━━━ EXERCISE INPUT
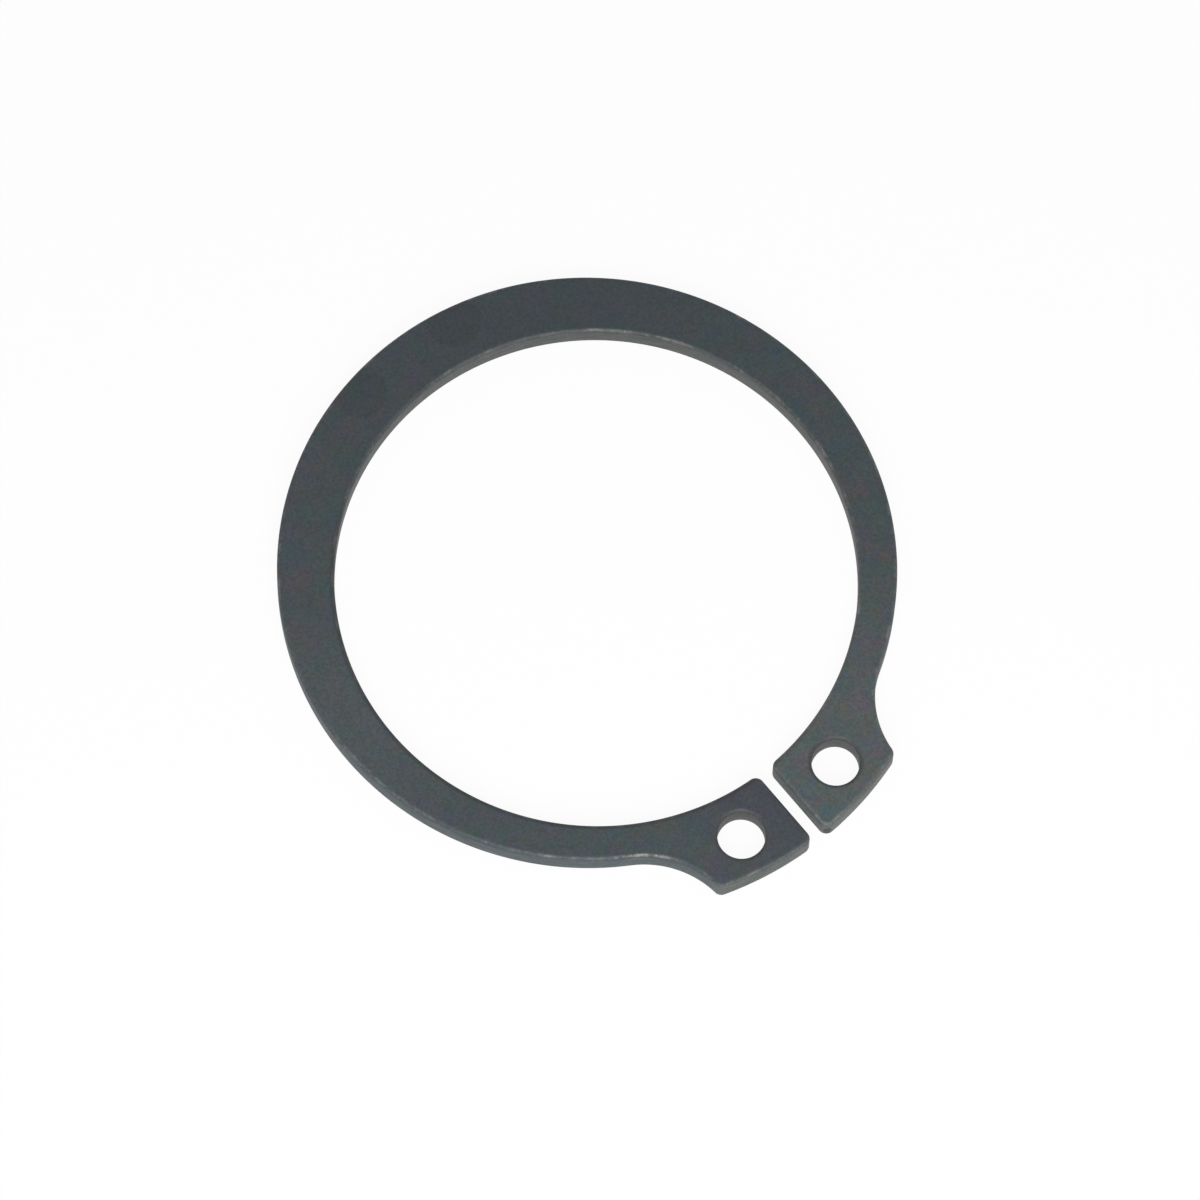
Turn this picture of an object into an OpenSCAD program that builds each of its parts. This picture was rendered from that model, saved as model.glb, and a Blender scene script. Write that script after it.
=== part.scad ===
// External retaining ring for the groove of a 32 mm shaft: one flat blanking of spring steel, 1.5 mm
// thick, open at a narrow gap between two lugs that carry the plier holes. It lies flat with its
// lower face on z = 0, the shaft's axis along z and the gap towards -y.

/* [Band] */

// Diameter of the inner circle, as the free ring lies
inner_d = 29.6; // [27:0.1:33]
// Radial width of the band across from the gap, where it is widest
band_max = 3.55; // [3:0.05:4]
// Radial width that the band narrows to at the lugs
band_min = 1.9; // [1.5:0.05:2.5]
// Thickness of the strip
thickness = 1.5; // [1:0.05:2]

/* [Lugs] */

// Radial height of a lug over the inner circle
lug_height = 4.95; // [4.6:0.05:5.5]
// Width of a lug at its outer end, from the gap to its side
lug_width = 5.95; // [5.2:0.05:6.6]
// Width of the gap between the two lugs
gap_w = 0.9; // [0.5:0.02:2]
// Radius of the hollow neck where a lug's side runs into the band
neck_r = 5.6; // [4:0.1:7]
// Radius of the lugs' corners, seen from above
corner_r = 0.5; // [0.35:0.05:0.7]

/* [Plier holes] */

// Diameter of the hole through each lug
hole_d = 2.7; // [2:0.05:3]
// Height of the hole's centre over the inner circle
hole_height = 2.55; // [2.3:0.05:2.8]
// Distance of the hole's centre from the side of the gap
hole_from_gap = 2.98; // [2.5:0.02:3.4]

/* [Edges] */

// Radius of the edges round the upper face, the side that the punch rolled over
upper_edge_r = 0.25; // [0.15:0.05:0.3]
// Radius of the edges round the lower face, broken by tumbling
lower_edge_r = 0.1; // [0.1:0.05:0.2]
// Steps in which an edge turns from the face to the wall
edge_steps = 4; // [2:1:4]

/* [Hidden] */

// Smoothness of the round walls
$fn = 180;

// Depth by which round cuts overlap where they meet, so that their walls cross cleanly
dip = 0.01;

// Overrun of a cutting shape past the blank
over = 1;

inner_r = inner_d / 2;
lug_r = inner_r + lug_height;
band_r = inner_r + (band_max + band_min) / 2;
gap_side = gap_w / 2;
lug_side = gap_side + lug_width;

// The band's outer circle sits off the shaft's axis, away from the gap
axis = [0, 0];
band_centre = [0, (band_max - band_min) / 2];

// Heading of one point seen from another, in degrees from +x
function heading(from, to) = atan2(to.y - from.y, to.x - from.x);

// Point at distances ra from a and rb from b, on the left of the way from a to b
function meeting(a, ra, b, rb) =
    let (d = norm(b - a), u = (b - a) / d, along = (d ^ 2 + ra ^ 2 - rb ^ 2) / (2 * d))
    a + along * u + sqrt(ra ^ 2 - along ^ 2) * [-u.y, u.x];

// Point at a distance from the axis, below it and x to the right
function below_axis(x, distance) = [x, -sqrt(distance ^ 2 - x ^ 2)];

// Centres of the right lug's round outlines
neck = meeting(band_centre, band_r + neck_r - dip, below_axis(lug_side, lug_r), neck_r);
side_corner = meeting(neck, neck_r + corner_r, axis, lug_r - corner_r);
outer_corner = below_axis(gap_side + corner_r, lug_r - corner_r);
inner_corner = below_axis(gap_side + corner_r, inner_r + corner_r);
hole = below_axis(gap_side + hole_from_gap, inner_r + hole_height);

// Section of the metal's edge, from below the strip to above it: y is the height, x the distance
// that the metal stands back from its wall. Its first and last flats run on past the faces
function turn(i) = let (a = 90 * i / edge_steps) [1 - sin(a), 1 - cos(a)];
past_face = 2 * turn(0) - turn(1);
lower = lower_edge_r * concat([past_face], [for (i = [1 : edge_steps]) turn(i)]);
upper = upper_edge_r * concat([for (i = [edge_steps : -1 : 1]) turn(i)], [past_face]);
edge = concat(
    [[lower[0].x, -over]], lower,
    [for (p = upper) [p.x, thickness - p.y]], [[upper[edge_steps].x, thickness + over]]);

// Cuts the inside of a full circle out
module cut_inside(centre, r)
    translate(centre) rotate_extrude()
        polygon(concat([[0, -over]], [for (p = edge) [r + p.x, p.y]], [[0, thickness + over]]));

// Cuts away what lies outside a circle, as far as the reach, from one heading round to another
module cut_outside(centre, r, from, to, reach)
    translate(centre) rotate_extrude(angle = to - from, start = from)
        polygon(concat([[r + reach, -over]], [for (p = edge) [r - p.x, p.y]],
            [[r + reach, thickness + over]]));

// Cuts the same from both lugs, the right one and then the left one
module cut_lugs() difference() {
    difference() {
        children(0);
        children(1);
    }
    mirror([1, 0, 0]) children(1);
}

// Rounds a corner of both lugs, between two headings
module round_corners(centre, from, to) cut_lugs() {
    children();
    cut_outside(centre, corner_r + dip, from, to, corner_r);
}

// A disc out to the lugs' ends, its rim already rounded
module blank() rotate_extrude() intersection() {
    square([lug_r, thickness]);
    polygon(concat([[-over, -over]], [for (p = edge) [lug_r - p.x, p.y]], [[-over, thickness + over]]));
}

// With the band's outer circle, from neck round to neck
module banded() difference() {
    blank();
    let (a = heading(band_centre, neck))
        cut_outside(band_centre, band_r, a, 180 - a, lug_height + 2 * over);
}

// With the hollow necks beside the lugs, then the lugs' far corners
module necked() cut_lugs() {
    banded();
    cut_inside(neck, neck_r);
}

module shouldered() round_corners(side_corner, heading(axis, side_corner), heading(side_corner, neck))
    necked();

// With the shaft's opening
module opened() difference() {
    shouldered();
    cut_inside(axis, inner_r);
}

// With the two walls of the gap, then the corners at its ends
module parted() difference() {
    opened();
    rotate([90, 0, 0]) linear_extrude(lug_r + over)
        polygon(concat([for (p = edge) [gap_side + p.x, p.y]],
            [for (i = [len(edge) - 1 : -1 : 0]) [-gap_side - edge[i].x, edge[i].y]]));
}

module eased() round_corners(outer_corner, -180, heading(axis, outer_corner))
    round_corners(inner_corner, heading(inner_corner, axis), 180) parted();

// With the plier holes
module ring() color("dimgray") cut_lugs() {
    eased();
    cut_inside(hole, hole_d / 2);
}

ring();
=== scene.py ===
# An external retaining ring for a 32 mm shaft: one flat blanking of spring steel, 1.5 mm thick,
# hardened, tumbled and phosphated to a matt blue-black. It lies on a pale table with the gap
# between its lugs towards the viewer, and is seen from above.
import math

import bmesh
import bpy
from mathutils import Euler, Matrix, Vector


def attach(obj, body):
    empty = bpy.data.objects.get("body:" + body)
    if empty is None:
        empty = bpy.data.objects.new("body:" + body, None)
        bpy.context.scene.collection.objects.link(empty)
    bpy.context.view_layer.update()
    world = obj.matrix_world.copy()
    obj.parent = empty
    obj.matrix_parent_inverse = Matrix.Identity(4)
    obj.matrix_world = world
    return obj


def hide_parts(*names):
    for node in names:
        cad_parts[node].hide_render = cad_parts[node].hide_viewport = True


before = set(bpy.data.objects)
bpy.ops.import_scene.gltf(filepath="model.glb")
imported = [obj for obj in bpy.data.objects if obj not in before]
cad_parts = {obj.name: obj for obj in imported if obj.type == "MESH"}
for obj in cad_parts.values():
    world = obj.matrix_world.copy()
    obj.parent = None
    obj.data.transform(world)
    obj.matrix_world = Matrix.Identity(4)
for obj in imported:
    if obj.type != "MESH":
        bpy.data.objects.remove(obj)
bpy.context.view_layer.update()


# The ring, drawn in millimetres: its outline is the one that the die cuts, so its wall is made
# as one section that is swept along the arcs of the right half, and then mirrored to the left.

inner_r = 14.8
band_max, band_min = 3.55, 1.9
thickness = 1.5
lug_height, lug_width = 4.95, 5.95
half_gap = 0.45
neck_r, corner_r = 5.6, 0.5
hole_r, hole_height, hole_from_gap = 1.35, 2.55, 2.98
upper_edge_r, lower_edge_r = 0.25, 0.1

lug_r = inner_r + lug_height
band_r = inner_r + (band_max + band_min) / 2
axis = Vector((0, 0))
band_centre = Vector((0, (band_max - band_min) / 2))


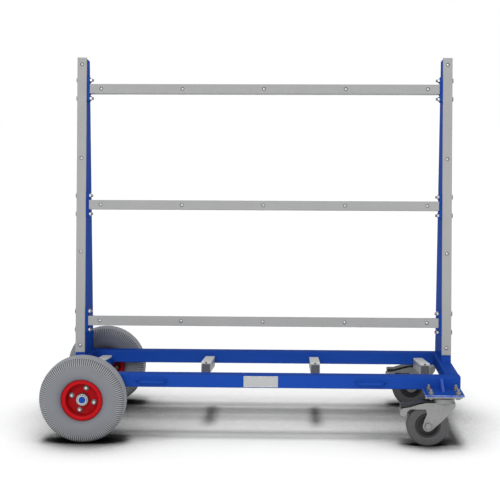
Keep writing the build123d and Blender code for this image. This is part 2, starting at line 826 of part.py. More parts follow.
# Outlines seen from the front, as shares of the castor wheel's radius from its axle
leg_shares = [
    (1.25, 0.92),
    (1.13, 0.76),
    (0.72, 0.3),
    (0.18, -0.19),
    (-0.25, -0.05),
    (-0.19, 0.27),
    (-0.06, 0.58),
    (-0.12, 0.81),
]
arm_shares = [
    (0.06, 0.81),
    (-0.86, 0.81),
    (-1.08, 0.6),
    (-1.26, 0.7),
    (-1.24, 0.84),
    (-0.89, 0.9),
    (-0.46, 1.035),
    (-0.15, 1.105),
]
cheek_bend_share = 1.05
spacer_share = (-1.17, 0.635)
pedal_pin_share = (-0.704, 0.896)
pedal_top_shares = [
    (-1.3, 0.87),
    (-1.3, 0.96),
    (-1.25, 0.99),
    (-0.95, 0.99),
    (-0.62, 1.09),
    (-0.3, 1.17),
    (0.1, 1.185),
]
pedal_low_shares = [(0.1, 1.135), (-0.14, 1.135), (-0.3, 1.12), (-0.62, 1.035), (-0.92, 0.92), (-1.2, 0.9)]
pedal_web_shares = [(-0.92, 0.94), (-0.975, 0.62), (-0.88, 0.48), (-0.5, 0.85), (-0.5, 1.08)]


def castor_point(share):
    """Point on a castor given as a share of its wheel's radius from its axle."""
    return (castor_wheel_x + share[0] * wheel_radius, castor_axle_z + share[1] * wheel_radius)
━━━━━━
GIVEN PROBLEM:
Repeat exactly the lines from the one containing "With the plier holes" through the one containing "for node in", both included, and nothing else.

TASK RESPONSE:
// With the plier holes
module ring() color("dimgray") cut_lugs() {
    eased();
    cut_inside(hole, hole_d / 2);
}

ring();
=== scene.py ===
# An external retaining ring for a 32 mm shaft: one flat blanking of spring steel, 1.5 mm thick,
# hardened, tumbled and phosphated to a matt blue-black. It lies on a pale table with the gap
# between its lugs towards the viewer, and is seen from above.
import math

import bmesh
import bpy
from mathutils import Euler, Matrix, Vector


def attach(obj, body):
    empty = bpy.data.objects.get("body:" + body)
    if empty is None:
        empty = bpy.data.objects.new("body:" + body, None)
        bpy.context.scene.collection.objects.link(empty)
    bpy.context.view_layer.update()
    world = obj.matrix_world.copy()
    obj.parent = empty
    obj.matrix_parent_inverse = Matrix.Identity(4)
    obj.matrix_world = world
    return obj


def hide_parts(*names):
    for node in names:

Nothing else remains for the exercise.